DO THIS >>
Every entry below must appear again, exactly as written.

>> begin RECORDS PROVIDED

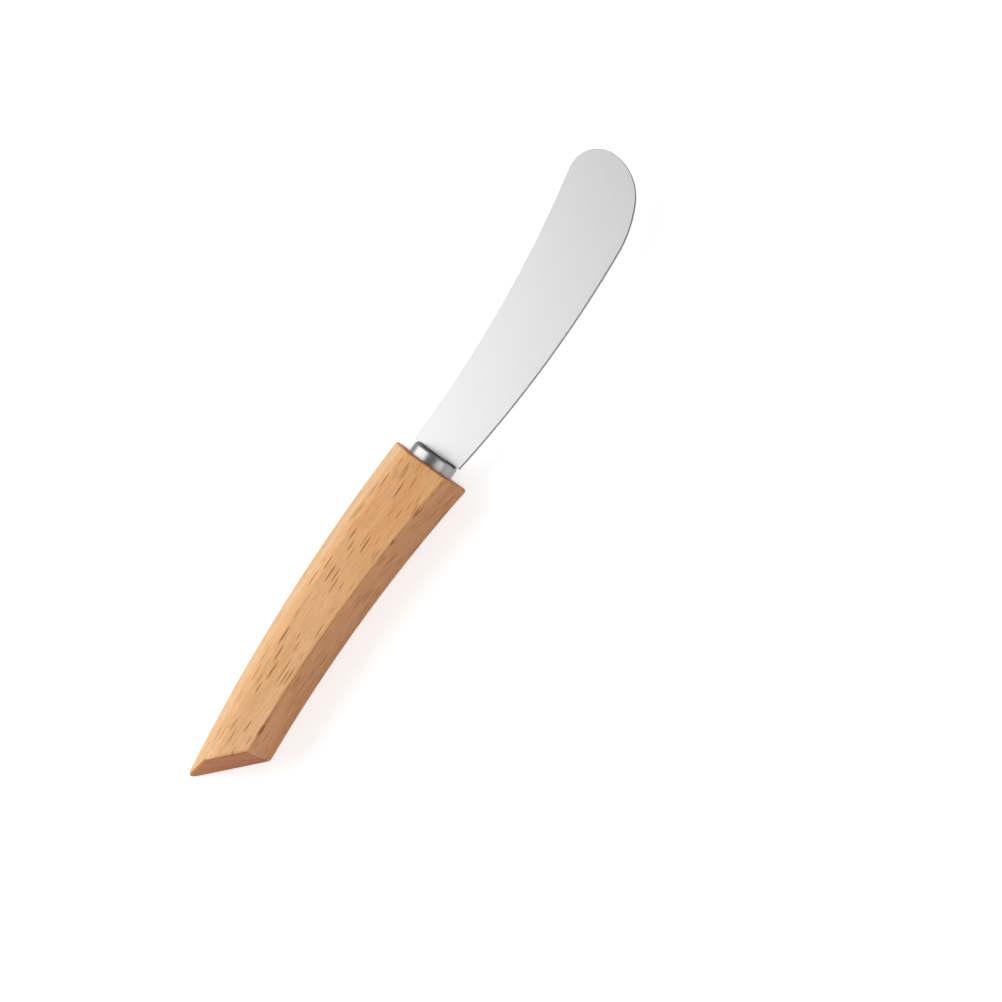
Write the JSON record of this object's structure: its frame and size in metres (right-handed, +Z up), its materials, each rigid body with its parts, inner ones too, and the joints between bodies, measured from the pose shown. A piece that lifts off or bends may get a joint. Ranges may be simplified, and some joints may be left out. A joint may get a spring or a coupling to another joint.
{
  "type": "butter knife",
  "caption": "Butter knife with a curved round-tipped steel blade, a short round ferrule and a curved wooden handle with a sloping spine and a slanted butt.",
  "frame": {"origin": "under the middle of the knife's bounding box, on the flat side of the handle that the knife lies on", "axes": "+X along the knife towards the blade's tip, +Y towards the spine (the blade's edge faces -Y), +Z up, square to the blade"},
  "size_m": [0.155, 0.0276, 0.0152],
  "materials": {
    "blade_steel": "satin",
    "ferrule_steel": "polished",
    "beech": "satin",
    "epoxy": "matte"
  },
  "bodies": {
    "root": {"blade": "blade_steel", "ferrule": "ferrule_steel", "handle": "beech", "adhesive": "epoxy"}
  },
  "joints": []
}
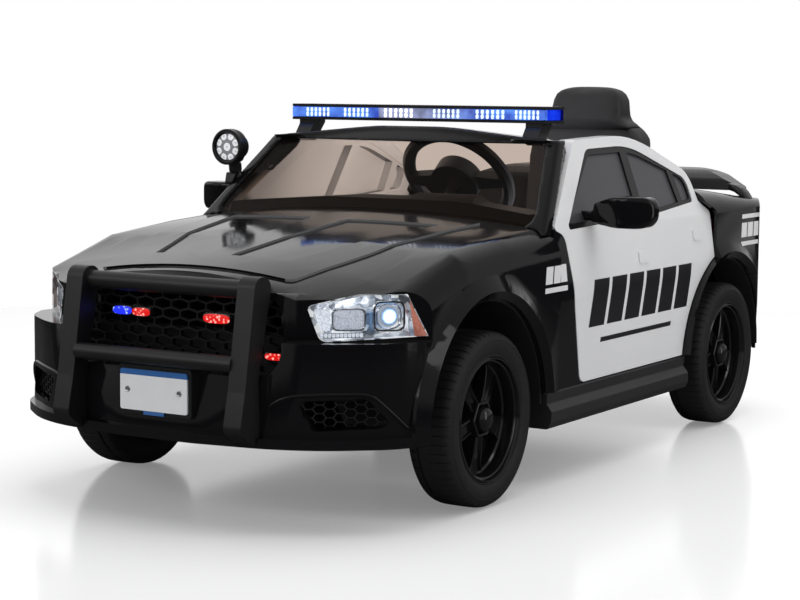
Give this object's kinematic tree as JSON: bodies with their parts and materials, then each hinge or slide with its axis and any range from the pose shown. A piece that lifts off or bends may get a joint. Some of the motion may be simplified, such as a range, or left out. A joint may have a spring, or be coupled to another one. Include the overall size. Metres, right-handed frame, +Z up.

>> end RECORDS PROVIDED

TASK RESPONSE >>
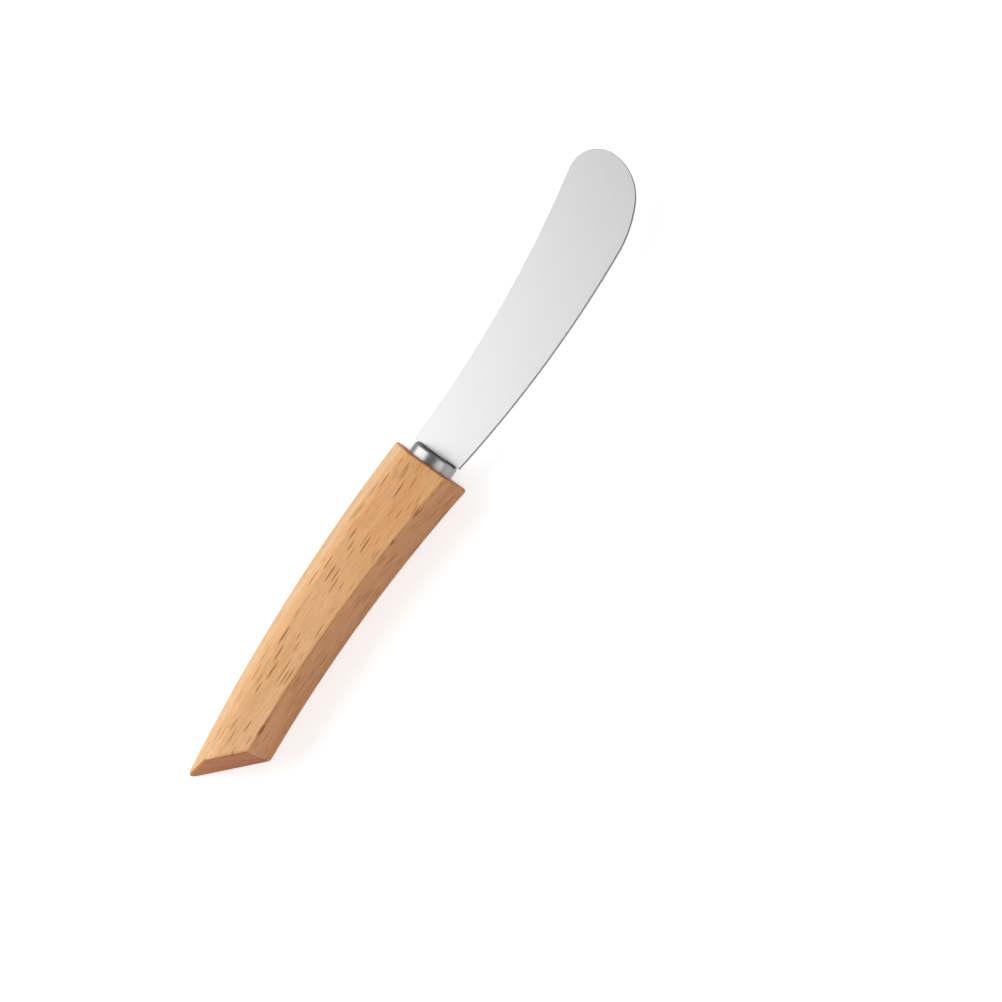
Write the JSON record of this object's structure: its frame and size in metres (right-handed, +Z up), its materials, each rigid body with its parts, inner ones too, and the joints between bodies, measured from the pose shown. A piece that lifts off or bends may get a joint. Ranges may be simplified, and some joints may be left out. A joint may get a spring or a coupling to another joint.
{
  "type": "butter knife",
  "caption": "Butter knife with a curved round-tipped steel blade, a short round ferrule and a curved wooden handle with a sloping spine and a slanted butt.",
  "frame": {"origin": "under the middle of the knife's bounding box, on the flat side of the handle that the knife lies on", "axes": "+X along the knife towards the blade's tip, +Y towards the spine (the blade's edge faces -Y), +Z up, square to the blade"},
  "size_m": [0.155, 0.0276, 0.0152],
  "materials": {
    "blade_steel": "satin",
    "ferrule_steel": "polished",
    "beech": "satin",
    "epoxy": "matte"
  },
  "bodies": {
    "root": {"blade": "blade_steel", "ferrule": "ferrule_steel", "handle": "beech", "adhesive": "epoxy"}
  },
  "joints": []
}
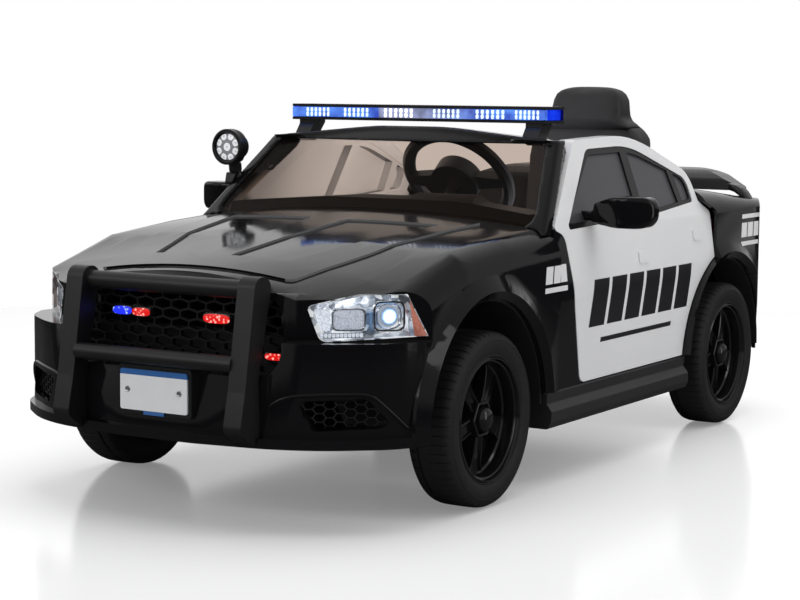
Give this object's kinematic tree as JSON: bodies with their parts and materials, then each hinge or slide with its axis and any range from the pose shown. A piece that lifts off or bends may get a joint. Some of the motion may be simplified, such as a range, or left out. A joint may have a spring, or be coupled to another one. Include the overall size. Metres, right-handed frame, +Z up.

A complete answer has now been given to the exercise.